PRIMARY schoolchildren in Old Portsmouth are getting acquainted with two highly intelligent new classmates this term – rats.
The class pets who have been named after the American cartoon characters Phineas and Ferb are so popular that youngsters at St Jude’s Primary will be putting names in a hat to take them home during half-term.
Despite initial reservations, the boys and girls in year three are wasting no time teaching their furry friends new tricks.
They hope the resourceful rodents will soon be able to recognise their names, find their way through a maze and distinguish between two differently-coloured bowls with food inside.

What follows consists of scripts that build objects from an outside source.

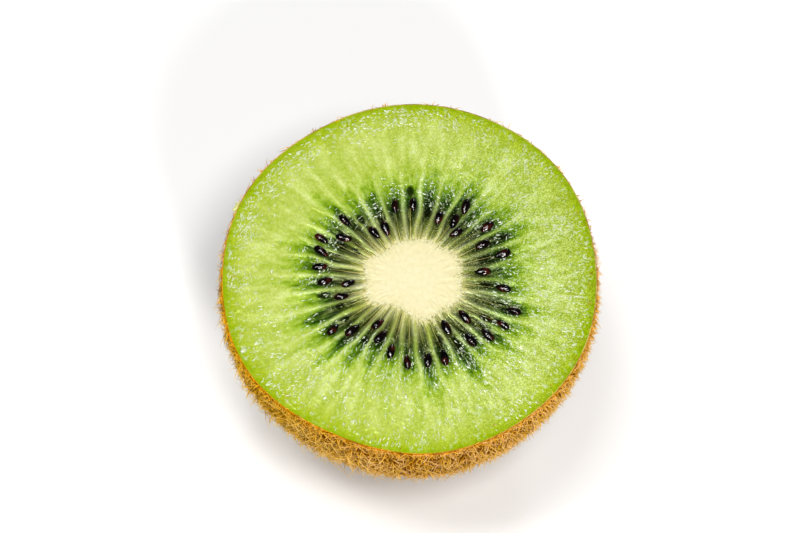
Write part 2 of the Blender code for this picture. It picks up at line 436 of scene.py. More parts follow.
def make_core(material):
    """The cream core: a spindle whose top is level with the cut face and frays out into the rays."""
    share = np.arange(FLESH_STEPS)[None, :] / FLESH_STEPS
    angle = ray_angle(share)
    down = np.sin(np.linspace(math.pi / 2, 0, 8))[1:-1, None]
    wall_height = CUT_HEIGHT - CORE_DEPTH * down + 0 * angle
    walls = core_radius(angle, down) - SEAM, wall_height, {"inward": np.ones_like(wall_height)}
    inward = np.linspace(1, 0.02, 34)[:, None]
    radius = (core_radius(angle) - SEAM) * inward
    fibre = soft_noise(share * CHAMBERS * 3, radius / (2.2 * MM), 7, CHAMBERS * 3)
    grain = soft_noise(share * 90, radius / (0.5 * MM), 8, 90)
    settle = smooth_step(0.5, 0.8, inward) * (1 - inward**8)
    height = CUT_HEIGHT + (0.05 * MM * (fibre - 0.5) + 0.04 * MM * (grain - 0.5)) * settle
    top = radius, height, {"inward": inward + 0.10 * (fibre - 0.5) * settle}
    rows = stacked([pole_row(share, CUT_HEIGHT - CORE_DEPTH), walls, top, pole_row(share, CUT_HEIGHT)])
    core = rolled("cream_core", rows, material)
    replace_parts(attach(core, "root"), "core")


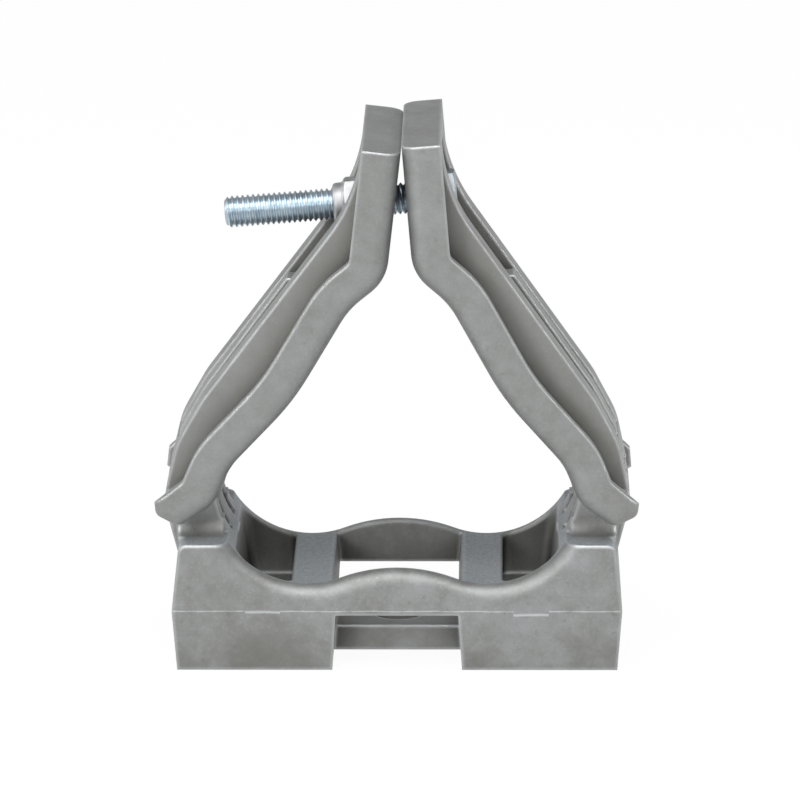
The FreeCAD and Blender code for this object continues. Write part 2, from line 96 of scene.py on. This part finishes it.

Jude Peattie, seven, said: ‘They haven’t learned much yet but it’s still early days and I’m looking forward to the day they can perform lots of fun tricks.
‘When I heard we were getting pet rats I thought they would be toys, so it was a big surprise to find out they were real.
‘I hope I get to take them home in half-term, especially Phineas who is very friendly and likes to play.
‘Rats get a bit of a bad reputation.
‘People say they are scary and dirty, but we’ve all seen another side to them.’
Scarlett Harris, seven, admits her initial reaction to the rats was ‘they’re disgusting’.
She said: ‘My dad used to have a pet rat and when he let it out it would go to the rubbish bin and nibble away, so I didn’t like them at all.
‘But Phineas and Ferb are tiny and really cute and I’ve been amazed at how clever they are. We all sit in a circle to let them out for a run but they’ve managed to find little gaps to get out.
‘My favourite is Ferb because he is quiet and he doesn’t like to come out of his cage. I like to give him a cuddle and let him sit on my shoulder. This experience has taught me you can change your mind about things.
‘I like rats now and I know I’ll like them even when they grow very big.’
Nina Evans, a year three teacher who has owned rats in the past, said she thought they would make great pets.
She said: ‘Rats are highly intelligent and fun animals and they are not full of disease.
‘When I first suggested the idea to the class there was a little apprehension and one pupil said “they spread the plague” but now the children absolutely love them.
‘Phineas and Ferb are only six weeks old but I’m confident they will learn to do lots of clever things.’